The set-off clause used by Woolworths received the most attention in the decision. That clause purported to satisfy all Award entitlements, including minimum rates, penalties, overtime, and allowances, by reference to the annual remuneration, calculated over a 26-week period.  The intention was to allow Woolworths to pool any excess payments that were over Award entitlements across six months and use that pool to offset any shortfalls.

Perram J concluded that for the set-off clause to lawfully operate, it had to be read such that each fortnightly payment would discharge the obligations under the Award due in that fortnight, and not across pay periods within the 26-week period.

Concerning the five different clauses under consideration in relation to Coles (and the two employees who did not have a written contract), Perram J similarly found that Coles’ obligations to pay Award entitlements could not be discharged by anything other than the act of payment within the pay period, rather than by the reference to a pooled salary over a six-month period.

While the decision is necessarily focussed on the specific set-off clauses at issue, Perram J commented that it was doubtful that any level of careful drafting could have effected the set-off sought by the retailers by way of pooling over-Award payments on a six-monthly basis and relying on payments made in future or past pay periods to satisfy Award obligations.

Immediate implications

This decision requires employers to take stock of the approach being taken to the payment of employees who are covered by an industrial instrument. Remediations that are in play or already undertaken may also need to be revisited. These matters warrant serious consideration at the leadership level, given the significant civil and criminal consequences that may arise both for organisations and individuals involved in serious contraventions and intentional underpayments.

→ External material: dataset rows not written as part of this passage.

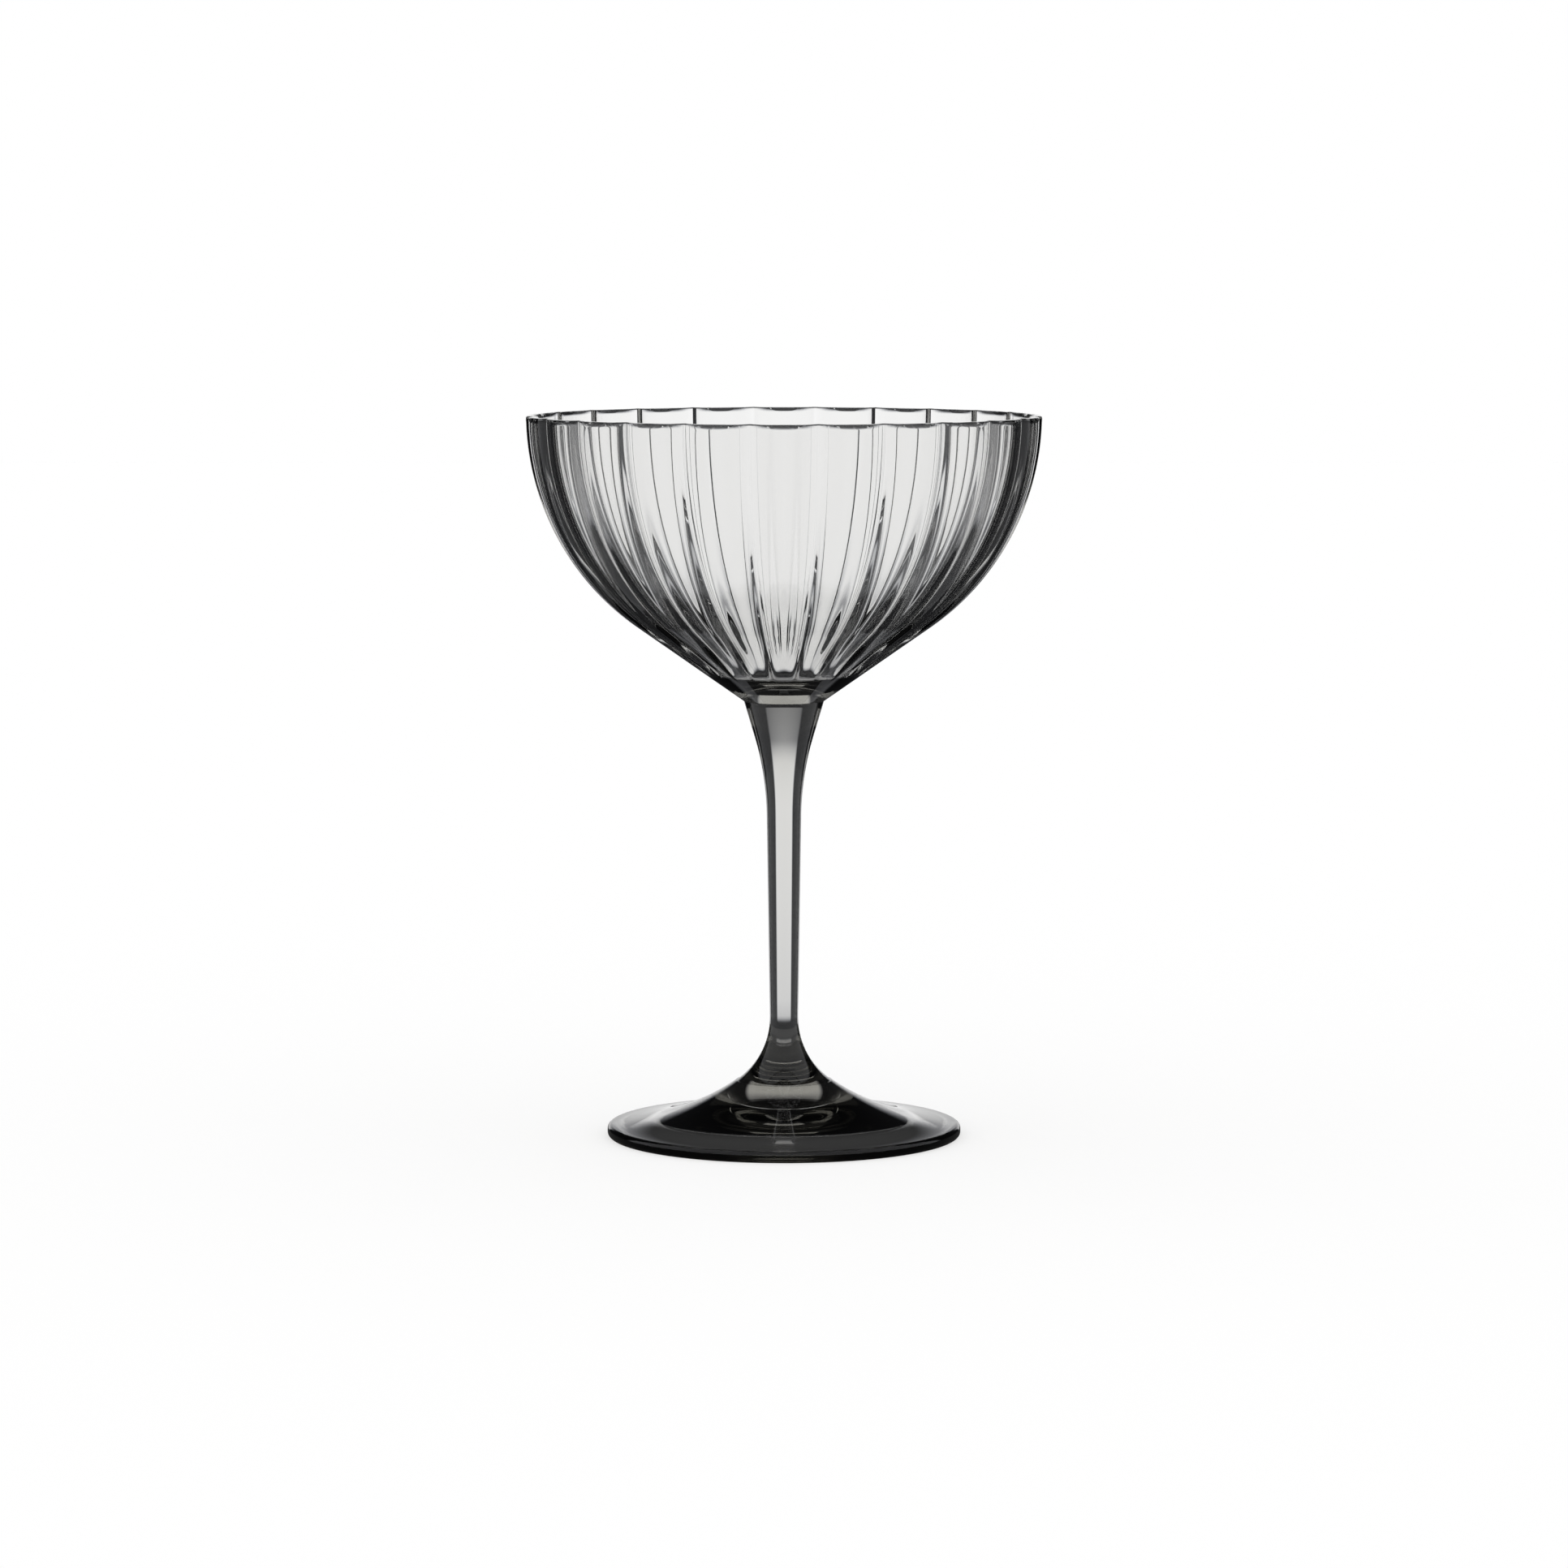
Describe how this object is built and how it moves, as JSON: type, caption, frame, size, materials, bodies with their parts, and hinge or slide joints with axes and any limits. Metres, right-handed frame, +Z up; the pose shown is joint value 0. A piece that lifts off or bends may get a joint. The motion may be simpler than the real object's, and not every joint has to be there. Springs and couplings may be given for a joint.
{
  "type": "coupe glass",
  "caption": "Fluted coupe glass in smoke-tinted clear glass: wide thin bowl with polished rim, slender drawn stem and round foot with a hollow underside.",
  "frame": {"origin": "centre of the foot, on the surface that the glass stands on", "axes": "+Z up along the axis of the stem; one flute of the bowl is centred on each of +X, -X, +Y and -Y"},
  "size_m": [0.098, 0.098, 0.138],
  "materials": {
    "bowl_glass": "clear polished glass with a light smoke tint",
    "stem_glass": "clear polished glass with a smoke tint",
    "foot_glass": "clear polished glass with a smoke tint"
  },
  "bodies": {
    "root": {"bowl": "bowl_glass", "stem": "stem_glass", "foot": "foot_glass"}
  },
  "joints": []
}
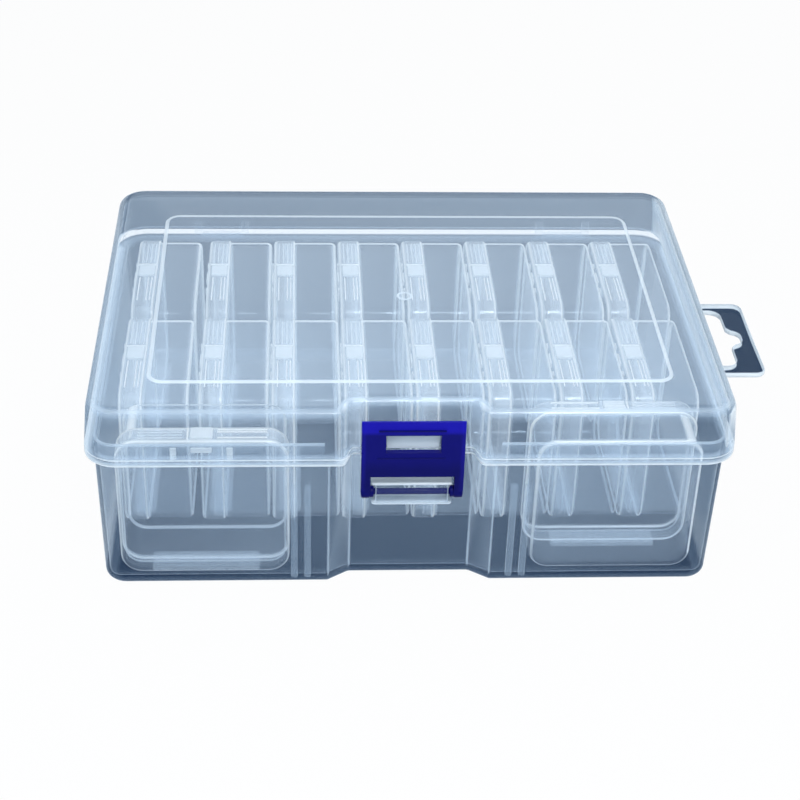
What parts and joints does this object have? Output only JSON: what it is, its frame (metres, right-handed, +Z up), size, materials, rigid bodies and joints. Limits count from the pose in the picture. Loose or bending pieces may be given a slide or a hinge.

As part of this consideration, employers may wish to consider the suitability of other mechanisms for achieving award compliance through remuneration arrangements. For example, award-based annualised wage arrangements, individual flexibility arrangements and guarantees of annual earnings. The limitations and administrative requirements involved with such arrangements are well-traversed and may impact their viability in particular cases. However, in the context of increased penalties for underpayments, enhanced regulatory avenues for enforcement and a growing appetite for class actions in this space, it is important that employers carefully consider potential vulnerabilities in their payroll compliance framework.

The decision also has far-reaching implications for retail employers more broadly, given other significant findings made by Perram J in respect of interpretation of up-to-now vexed provisions of the retail industry Award. 

We will be circulating a more detailed insights piece analysing the broader implications of this decision.

Fair Work Ombudsman v Woolworths Group Limited; Fair Work Ombudsman v Coles Supermarkets Australia Pty Ltd; Baker v Woolworths Group Limited; Pabalan v Coles Supermarkets Australia Pty Ltd [2025] FCA 1092.

Reference

  • [1]

    Fair Work Ombudsman v Woolworths Group Limited; Fair Work Ombudsman v Coles Supermarkets Australia Pty Ltd; Baker v Woolworths Group Limited; Pabalan v Coles Supermarkets Australia Pty Ltd [2025] FCA 1092.